The outbreak of hostilities in the fall of 1755 found Gnadenthal a happy and prosperous settlement. The stream of fugitives from the frontiers began pouring into the “Barony” immediately after, until, on January 29th, 1756, Gnadenthal, which had become literally a “Vale of Grace,” was sheltering 52 of these sufferers within its hospitable walls. The need of defensive operations was at once apparent, and, on January 22, 1756, a stockade was commenced. The date of its completion and its appearance are not given, neither is there any record of its occupation by Provincial troops. It was doubtless similar to that at Friedensthal, and was, unquestionably, guarded by its own people, assisted in time of need by detachments of the Brethren from the neighboring settlement at Christian’s Spring. We have already seen that, in 1757, Gov. Denny issued, amongst others, a commission as Captain of a watch to Abram Hessler in Gnadenthal. During these perilous times the farm, or grange, was in charge of John Nicholas Weinland, who removed thence from “The Rose,” and assumed control in 1756. Mr. Weinland and Phillippina, maiden name Loesch, his wife (a daughter of the patriarch George Loesch of Gernsheim, near Worms, in the Palatinate, who lived to be ninety-two years of age and to see gathered around him fifty grandchildren and fifty great-grandchildren) came from Thuringenland, Saxe-Meiningen. He was a musician as well as a farmer. It is related of him that, whilst on a visit to Bethlehem, his love of music induced him to enter a hall in which he heard some amateur musicians rehearsing. His intrusion, of course, arrested their attention, but, in his rustic garb, with whip in hand, he sat down, in no wise disconcerted. Shortly after one of the performers stepped down from the platform to twit the countryman, but the latter was too artless to see the point of his jokes. On being asked, Weinland replied that he loved music and sometimes practiced it. This created merriment and it was at once suggested that he give them a specimen of his skill. A violoncello was handed him, a music stand placed in front of him, and on it the music laid, upside down. However, none abashed, our worthy farmer allowed the sheet to remain on the stand as it had been placed there and then played it perfectly.

CHRISTIAN'S SPRING
Pages 267-269.

Christian's Spring.—Stockade

The Settlement at Christian’s Spring comes next in order of time, to that of Gnadenthal, which it adjoins on the Southwest, being separated from its buildings by the ridge previously mentioned. It was begun in 1747. Here the waters of the Monocasy were made to turn the overshot wheel of a grist and saw mill, and, after the erection of dwellings and stables, of a smith shop and a brewery, the settlement was complete. Men marveled much at the quaintness of its houses, quartered and brick-nogged, hip-roofed and tiled; they marveled much, too, at the quaintness of the brotherhood, which for almost half a century divided its time between the management of the mills and the raising of horses and cattle. It was named Albrecht’s Spring at first, subsequently, however, Christian’s Spring, in remembrance of Christian Renatus, a son of Count Zinzendorf.

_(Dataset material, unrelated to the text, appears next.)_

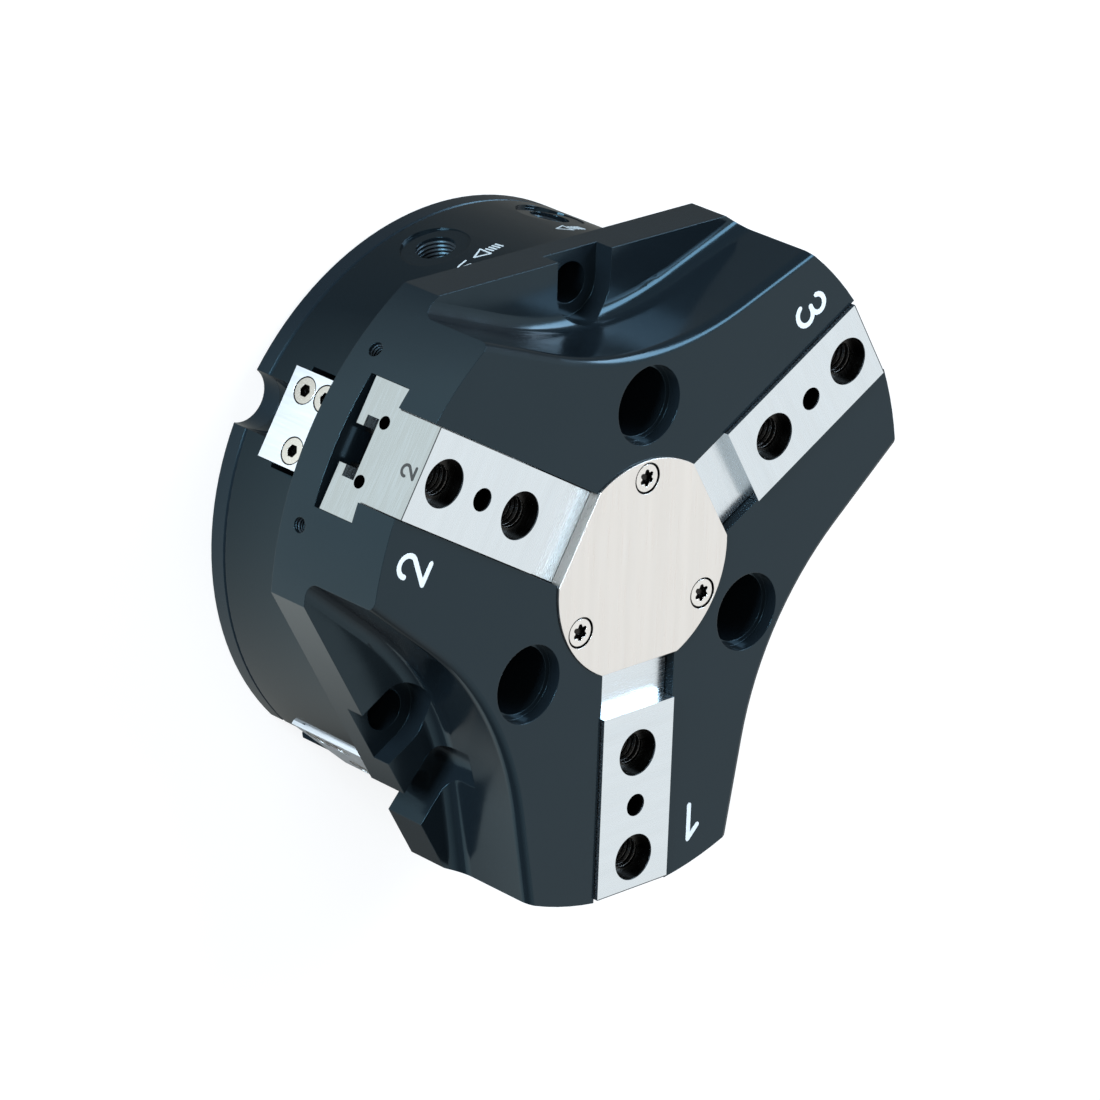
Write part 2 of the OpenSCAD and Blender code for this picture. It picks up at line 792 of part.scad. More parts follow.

From the same report mentioned in connection with Gnadenthal I find the following details concerning the buildings which composed this grange:

1- A House of 47 feet long by 30 feet in Breadth, two Stories high, with 5 Rooms, 1
       Hall, 1 Cellar and 1 Fore-house…..Value £200
2- A new Brick-house, 36 feet long by 28 feet, three Stories high, with 8 Rooms, 1
       Kitchen and a Bake-house………Value £200
3- A Smith’s Shop, 40 by 21 feet…..Value £30
4- A Saw-mill and Miller’s house….Value £150
5- A Coal-shop and Stable….. Value £5
6- A walled Brew-house with a vaulted cellar and Grainary, 50 by 30 feet…..Value
       £230
7- A Cow-house of quartering and Brick-nogged, 70X30 feet…..Value £90
8- A Barn, 75 feet long, 36 feet broad, 16 feet high…..Value £75
------
£980

A peculiarity about Christian’s Spring was the fact that during the interval between December, of 1749, and April, 1796, this farm was the seat of an Economy of unmarried men, known in Moravian parlance as “The Single Brethren’s Economy at Christian’s Spring.” Therefore during the Indian depredations about nine-tenths of the inhabitants of the place were men, unburdened by the care and protection of wives or little ones. This at once placed them in a position entirely different from that of the other settlements. They not only needed no especial protection for themselves, but were always in a position to go to the assistance of others, which they cheerfully did. I can find no record of the erection of a stockade at Christian’s Spring. So many of its principal buildings being either of stone or brick, it became only necessary to set a watch and provide temporary shutters for the upper windows of the main buildings to insure against any possibility of capture, surprise or destruction by fire.

Here, too, the ever hospitable doors of the Brethren were thrown open to accommodate the refugees of January, 1756, of whom 48 were sheltered and cared for within them, as we have already seen.

At the outbreak of hostilities Brother Nathaniel Seidel, of Bethlehem (afterwards a Bishop), was in command of the “Upper Places.” He made his headquarters at Christian’s Spring. It is related of him, on one occasion, that, as he was starting for Bethlehem on foot and had gone probably a mile from the settlement, he detected three Indians in hiding who were trying to capture him. Being fleet of foot, he managed to escape by dodging between the trees, and finally regained the Spring.

It was at this place also that Zeisberger, the renowned Indian missionary, finished the compilation of his well known Indian Dictionary—from the letter W to the end.

The history of Christian’s Spring during the Indian War may have been comparatively uneventful, but this, in itself, only adds to its luster. Owing to the peculiar character of its inhabitants, it became a species of “Flying Camp,” or rather a body of “Emergency Men.” Was aid needed at Friedensthal or Nazareth, it was immediately afforded by a detachment from the Spring. Did “The Rose” send an appeal for help, it was the men of Christian’s Brunn who answered it. So, whenever needed and wherever needed, they were always ready to aid. Let us accord them the praise they well deserve for their unselfish action.